Nowhere is the erotic image of bathing more important than for the Greeks. The gymnasion, containing at its root gymnós(meaning nudity), always poses a particular jealous worry in the mind of the older lover: that his beloved, exhibiting his boyish physique, may be seduced by the virtue and wisdom of another man. Roberto Calasso recounts this precarious state of affairs: “…his beloved will go to the gymnasium accompanied by a lynx-eyed pedagogue hired by the boy’s father precisely to prevent him from listening to the advances of any would-be lover lying in wait.” For the Greeks, the gymnasium is the ideal institution for observing the beauty of the nude male form, where young men display their physical strength and skill, where they bathe and socialize, often at the exclusion of what they saw as that more troublesome aesthetic of feminine beauty: 

“Better for men the sweat and dust of the gymnasium. ‘Boys’ sweat has a finer smell than anything in a woman’s makeup box.’”
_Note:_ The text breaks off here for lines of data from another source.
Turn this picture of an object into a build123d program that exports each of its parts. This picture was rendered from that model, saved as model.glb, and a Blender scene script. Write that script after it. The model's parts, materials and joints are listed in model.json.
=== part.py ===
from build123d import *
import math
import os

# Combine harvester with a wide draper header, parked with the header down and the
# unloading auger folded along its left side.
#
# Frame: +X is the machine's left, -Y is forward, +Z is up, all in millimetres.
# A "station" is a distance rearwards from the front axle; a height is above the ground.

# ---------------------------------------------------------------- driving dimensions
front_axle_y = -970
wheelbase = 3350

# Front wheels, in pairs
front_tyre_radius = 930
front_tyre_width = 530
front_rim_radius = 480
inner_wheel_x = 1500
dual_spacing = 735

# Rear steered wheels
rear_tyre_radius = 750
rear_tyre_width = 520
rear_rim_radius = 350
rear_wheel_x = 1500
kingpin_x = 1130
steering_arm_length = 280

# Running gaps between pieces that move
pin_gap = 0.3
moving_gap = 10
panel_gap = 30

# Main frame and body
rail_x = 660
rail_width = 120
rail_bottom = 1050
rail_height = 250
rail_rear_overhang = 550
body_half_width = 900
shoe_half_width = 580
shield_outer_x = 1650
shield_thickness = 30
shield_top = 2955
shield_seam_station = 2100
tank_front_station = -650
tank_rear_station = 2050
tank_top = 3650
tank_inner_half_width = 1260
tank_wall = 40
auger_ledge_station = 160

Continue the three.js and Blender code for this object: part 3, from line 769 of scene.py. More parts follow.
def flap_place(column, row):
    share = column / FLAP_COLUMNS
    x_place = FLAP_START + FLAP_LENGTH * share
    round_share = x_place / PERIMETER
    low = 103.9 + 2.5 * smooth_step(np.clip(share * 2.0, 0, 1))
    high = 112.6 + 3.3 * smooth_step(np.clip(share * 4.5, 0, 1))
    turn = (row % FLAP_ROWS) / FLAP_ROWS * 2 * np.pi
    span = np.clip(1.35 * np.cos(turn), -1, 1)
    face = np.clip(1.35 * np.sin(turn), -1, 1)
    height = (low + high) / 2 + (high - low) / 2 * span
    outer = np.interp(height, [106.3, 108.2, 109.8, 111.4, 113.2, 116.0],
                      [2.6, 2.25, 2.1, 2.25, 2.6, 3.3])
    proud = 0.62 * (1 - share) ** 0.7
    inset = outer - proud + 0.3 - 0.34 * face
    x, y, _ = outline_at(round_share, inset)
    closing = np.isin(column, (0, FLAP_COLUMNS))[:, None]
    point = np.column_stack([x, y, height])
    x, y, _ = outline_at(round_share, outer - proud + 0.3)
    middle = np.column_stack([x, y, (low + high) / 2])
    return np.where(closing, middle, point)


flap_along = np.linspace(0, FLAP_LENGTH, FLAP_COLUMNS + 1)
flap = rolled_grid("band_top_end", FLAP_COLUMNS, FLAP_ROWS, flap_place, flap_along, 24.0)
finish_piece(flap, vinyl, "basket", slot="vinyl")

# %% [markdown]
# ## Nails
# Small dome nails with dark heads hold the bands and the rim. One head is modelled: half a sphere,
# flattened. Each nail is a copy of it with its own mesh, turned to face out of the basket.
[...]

In contrast to the male body on public display, the attitudes of Greek men towards female bodies were often associated with bathing by way of privacy and intrusion. Plato notes that the unsightly nudity of women, exercising publicly alongside men at the palaestra, would certainly be met with ridicule. A sort of anxiety and confusion reigns over the Greek male’s rejection of the feminine, perhaps, as Calasso argues, a fear that womanhood might elude him.

In any case, we see in later depictions of mythology, such as Titian’s Diana and Actaeon, a definitive unease in the spectacle of the feminine, as the young hunter-turned-voyeur catches the virgin goddess by surprise while she bathes with her nymphs. But by the time bathing pools became a much more pronounced feature of city life, in ancient Rome for example, women were assigned their own pools, apart from those of men. Given the centrality of the thermae for the communal and social life of the Roman citizen, the division of men and women indicates not only a prescriptive attitude towards the relationship between sexuality and nudity, but also that this sense of community was categorically gendered. Lawrence Alma-Tadema’s painting, A Favourite Custom, faithfully reconstructs everyday life set at the Stabian Baths of Pompeii, emphasizing this communal Roman image of bathing, perhaps in contrast to the erotic masculine anxieties of the Greek gymnasium.
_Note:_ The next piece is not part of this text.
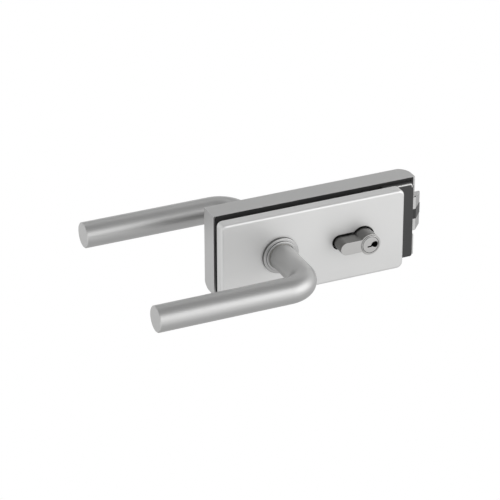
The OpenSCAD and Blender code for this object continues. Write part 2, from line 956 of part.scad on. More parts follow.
module latch_head() {
    color(satin_light)
        difference() {
            intersection() {
                along_y(latch_y0 - over, latch_y0 + latch_t + over)
                    latch_side_2d();
                translate([0, 0, latch_z0 - over])
                    linear_extrude(latch_z1 - latch_z0 + 2 * over) latch_top_2d();
            }
            block([latch_insert_x0, latch_y0 - over, latch_insert_z0 - fit],
                [latch_tip + over, latch_y0 + latch_t + over, latch_insert_z1 + fit]);
            block([latch_x0 - over, latch_y0 - over, tail_z0 - slip],
                [latch_step_x + over, latch_y0 + tail_t + 0.1, latch_z1 + over]);
            latch_pin_rod(latch_pin_r + fit, latch_z0 - over, latch_top + over);
            for (x = rivet_x)
                rod_y(rivet_r + fit, latch_y0, latch_y0 + latch_t + over, x, rivet_z);
        }
}

module latch_insert() {
    color(black)
        difference() {
            translate([0, 0, latch_insert_z0])
                linear_extrude(latch_insert_z1 - latch_insert_z0)
                    intersection() {
                        latch_top_2d(latch_insert_proud);
                        translate([latch_insert_x0 + fit, 0])
                            square([latch_tip - latch_insert_x0 + over, casing_back]);
                    }
            latch_pin_rod(latch_pin_r + fit, latch_insert_z0 - over, latch_insert_z1 + over);
        }
}

module latch_pin() {
    color(black)
        latch_pin_rod(latch_pin_r, latch_z0 + latch_pin_sunk, latch_top - latch_pin_sunk);
}

module latch_rivets() {
    color(steel)
        for (x = rivet_x)
            rod_y(rivet_r, latch_y0, latch_y0 + latch_t - 0.2, x, rivet_z);
}

module latch_tail() {
    lug_x1 = -arm_tip_r - lug_gap;
    tail_y1 = latch_y0 + tail_t;
    color(steel)
        difference() {
            union() {
                block([tail_x0, latch_y0, tail_z0], [latch_step_x - 0.2, tail_y1, tail_z1 - 1.4]);
                block([tail_x0, latch_y0, tail_z0], [latch_x0 - slip, tail_y1, tail_z1]);
                block([lug_x1 - lug_t, latch_y0, arm_r - arm_tip_r - 2.5],
                    [lug_x1, mid_y + arm_t / 2, tail_z1]);
                block([spring_lug_x, latch_y0, tail_z0],
                    [spring_lug_x + post_t, mid_y + spring_r, spring_z + spring_r]);
            }
            for (x = rivet_x)
                rod_y(rivet_r + fit, latch_y0 - over, tail_y1 + over, x, rivet_z);
        }
}

module deadbolt() {
    tail_y0 = bolt_tail_y1 - bolt_tail_t;
    color(satin_light) {
        block([bolt_x0, bolt_y0, bolt_z0], [bolt_x1, bolt_y0 + bolt_t, bolt_z1]);
        block([bolt_tail_x0, tail_y0, bolt_tail_z0], [bolt_x0 + bolt_lap, bolt_tail_y1, bolt_tail_z1]);
        block([bolt_tail_x0, tail_y0, bolt_tail_z0], [notch_x0, bolt_tail_y1, horn_z1]);
        block([notch_x1, tail_y0, bolt_tail_z0], [horn_x1, bolt_tail_y1, horn_z1]);
    }
}

// Places of the pins along Y, counted from the face of each half
function pin_y(face, dir) = [for (i = [0:pin_count - 1]) face + dir * (pin_first + i * pin_pitch)];
front_pins = pin_y(cyl_y0, 1);
rear_pins = pin_y(cyl_y1, -1);

module cylinder_housing() {
    color(satin_light)
        difference() {
            along_y(cyl_y0, cyl_y1)
                profile_2d();
            rod_y(plug_r + fit, cyl_y0 - over, cyl_y1 + over, cylinder_x);
            rod_y(plug_lip_r + 0.1, cyl_y0 - over, cyl_y0 + plug_lip_t - plug_proud + 0.1,
                cylinder_x);
            rod_y(plug_lip_r + 0.1, cyl_y1 - plug_lip_t + plug_proud - 0.1, cyl_y1 + over,
                cylinder_x);
            block([cylinder_x - cam_nose_r - 1, mid_y - cam_gap, -profile_r - over],
                [cylinder_x + profile_r + over, mid_y + cam_gap, profile_r + over]);
            for (y = concat(front_pins, rear_pins))
                rod_x(pin_bore_r, cylinder_x - plug_r - driver_l - pin_spring_l - 0.3,
                    cylinder_x - plug_r + 0.5, y);
            translate([cylinder_screw_x, mid_y, -web_t / 2 - over])
                cylinder(r = cylinder_screw_r + fit, h = web_t + over - 0.5);
        }
}

module cylinder_screw() {
    color(steel)
        difference() {
            union() {
                translate([cylinder_screw_x, mid_y, -case_z + 0.1])
                    cylinder(r = cylinder_screw_r, h = case_z + web_t / 2 - 1);
                translate([cylinder_screw_x, mid_y, -case_z + 0.1])
                    cylinder(r = cylinder_head_r, h = cylinder_head_t - 0.2);
            }
            translate([cylinder_screw_x, mid_y, -case_z - over])
                cylinder(r = 1.5, h = over + 1.4, $fn = 6);
        }
}

// One plug with its lip at face, reaching inwards along dir to inner
module plug(face, dir, inner, pins) {
    lip = face - dir * plug_proud;
    y0 = min(lip, inner);
    y1 = max(lip, inner);
    clip = inner - dir * (0.15 + clip_t);
    difference() {
        union() {
            rod_y(plug_r, y0, y1, cylinder_x);
            rod_y(plug_lip_r, min(lip, lip + dir * plug_lip_t), max(lip, lip + dir * plug_lip_t),
                cylinder_x);
        }
        key_y0 = dir > 0 ? lip - over : inner + 3;
        key_y1 = dir > 0 ? inner - 3 : lip + over;
        block([cylinder_x - 4.6, key_y0, -keyway_w / 2], [cylinder_x + 3.4, key_y1, keyway_w / 2]);
        rod_y(keyway_mouth_r, min(lip - dir * over, lip + dir * 1.3),
            max(lip - dir * over, lip + dir * 1.3), cylinder_x + 3.2);
        for (y = pins)
            rod_x(pin_bore_r, cylinder_x - plug_r - over, cylinder_x - plug_r + key_pin_l + 0.5, y);
        difference() {
            rod_y(plug_r + over, min(clip, clip + dir * clip_t), max(clip, clip + dir * clip_t),
                cylinder_x);
            rod_y(plug_r - 0.5, y0 - over, y1 + over, cylinder_x);
        }
    }
}

module front_plug() {
    color(satin)
        plug(cyl_y0, 1, front_plug_in, front_pins);
}

module rear_plug() {
    color(satin)
        plug(cyl_y1, -1, rear_plug_in, rear_pins);
}

module plug_clip(y0) {
    translate([cylinder_x, 0, 0])
        ring_plate(y0, plug_r - 0.45, plug_lip_r, clip_t - 0.1, 4);
}

module front_plug_ring() {
    color(steel)
        plug_clip(front_plug_in - 0.1 - clip_t);
}

module rear_plug_ring() {
    color(steel)
        plug_clip(rear_plug_in + 0.2);
}

module key_pins(list) {
    for (y = list)
        rod_x(pin_r, cylinder_x - plug_r + slip, cylinder_x - plug_r + key_pin_l + 0.45, y);
}

module front_key_pins() {
    color(brass)
        key_pins(front_pins);
}

module rear_key_pins() {
    color(brass)
        key_pins(rear_pins);
}

module driver_pins() {
    color(brass)
        for (y = concat(front_pins, rear_pins))
            rod_x(pin_r, cylinder_x - plug_r - 0.1 - driver_l, cylinder_x - plug_r - 0.1, y);
}

module pin_springs() {
    x1 = cylinder_x - plug_r - 0.15 - driver_l;
    color(steel)
        for (y = concat(front_pins, rear_pins))
            difference() {
                rod_x(pin_r - 0.1, x1 - pin_spring_l, x1, y);
                rod_x(pin_r - 0.6, x1 - pin_spring_l - over, x1 + over, y);
            }
}

module cam() {
    color(steel)
        along_y(mid_y - cam_t / 2, mid_y + cam_t / 2) {
            translate([cylinder_x, 0])
                circle(cam_r);
            translate([cylinder_x - cam_nose_r + cam_nose_w / 2, -cam_nose_w / 2])
                square([cam_nose_r - cam_nose_w / 2, cam_nose_w]);
            translate([cylinder_x - cam_nose_r + cam_nose_w / 2, 0])
                circle(cam_nose_w / 2);
        }
}

front_cover();
counter_plate();
front_seal();
rear_seal();
rear_casing();
lock_case();
case_lid();
nose_plate();
forend_plate();
front_rose();
rear_rose();
front_bush();
rear_bush();
clamp_screws();
glass_sleeves();
cover_screws();
casing_screws();
lid_screws();
forend_screws();
cylinder_housing();
cylinder_screw();
driver_pins();
pin_springs();
front_lever();
rear_lever();
spindle();
follower();
front_lever_screw();
rear_lever_screw();
front_retaining_ring();
rear_retaining_ring();
follower_spring();
latch_head();
latch_insert();
latch_pin();
latch_tail();
latch_rivets();
latch_spring();
deadbolt();
front_plug();
front_key_pins();
front_plug_ring();
cam();
rear_plug();
rear_key_pins();
rear_plug_ring();
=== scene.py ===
"""Dresses the glass door lever lockset and sets the studio that shows it.

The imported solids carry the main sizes. Each finish below makes one metal, paint, rubber or nylon.
Each class below makes one piece that is finer than its solid, such as a turned rose or a plug with
its keyway, or one part of the studio: the camera, a lamp, a card or the floor.
"""

import logging
import math
from dataclasses import dataclass, field
from enum import Enum
from typing import Callable, Sequence

import bmesh
import bpy
from mathutils import Matrix, Vector


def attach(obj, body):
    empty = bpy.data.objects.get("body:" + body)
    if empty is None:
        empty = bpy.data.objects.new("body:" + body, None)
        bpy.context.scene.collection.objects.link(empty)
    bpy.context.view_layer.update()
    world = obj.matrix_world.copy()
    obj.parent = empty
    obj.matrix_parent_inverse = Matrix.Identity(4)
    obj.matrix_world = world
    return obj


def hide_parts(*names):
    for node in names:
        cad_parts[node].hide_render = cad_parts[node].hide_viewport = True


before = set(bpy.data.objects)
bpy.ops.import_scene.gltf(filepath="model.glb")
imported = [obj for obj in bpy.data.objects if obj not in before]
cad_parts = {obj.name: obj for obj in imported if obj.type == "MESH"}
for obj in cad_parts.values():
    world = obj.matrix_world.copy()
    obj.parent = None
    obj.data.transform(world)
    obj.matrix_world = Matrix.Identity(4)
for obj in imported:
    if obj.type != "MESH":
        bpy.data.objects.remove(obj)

logging.basicConfig(level=logging.INFO, format="%(message)s")
log = logging.getLogger("lockset")

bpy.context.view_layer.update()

# Lengths in metres: one millimetre, and how close two vertices are when they are merged.
MM = 0.001
NEW_MERGE = 1e-7
SOLID_MERGE = 1e-6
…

Another appeal to the erotic is famously made with the institution of “Adam and Eve’s Pools” in Bacon’s New Atlantis. The Jewish merchant Joabin explains that these bathing pools are used by the Bensalemites for the purpose of coupling prospective husbands and wives by allowing each gender to send a proxy voyeur in order to guarantee the other’s physical suitability prior to marriage. The allusion here to the biblical Joab and to King David, who sees the wife of Uriah the Hittite bathing in the nude, suggests a strange moral ambiguity in the institution of sexualized bathing. Like with Titian’s portrait of Actaeon the hunter encountering Diana, Bacon seems to exploit a deeply embedded historical connection between voyeurism and the private or gendered ritual cleansing of the body.

Perhaps, then, as much as the Eastern bath can be associated with community, health, and leisure, the practice of bathing in the West has been stained with these images of temptation and forbidden sexuality. The private bath is now the place to apply ointments and salves, bath salts and designer soaps, all with the eros of that same thoroughgoing self-indulgence that good marketing relies on. The television commercial is a peep-show, secretly looking in upon the young woman as she lathers a candy-scented shampoo into her hair. Unlike the bathhouse, the bathroom’s organizing principle is individualism, removing the ritual from communal space and reinventing the bathscape with the equivalent of a kind of bathing Protestantism. The expert bath attendant is replaced by total democratization: the technological apparatus is now the sole authority. And the buying and selling of cosmetic or hygienic products is proportional to the fetishization of both the bathwater and the bather.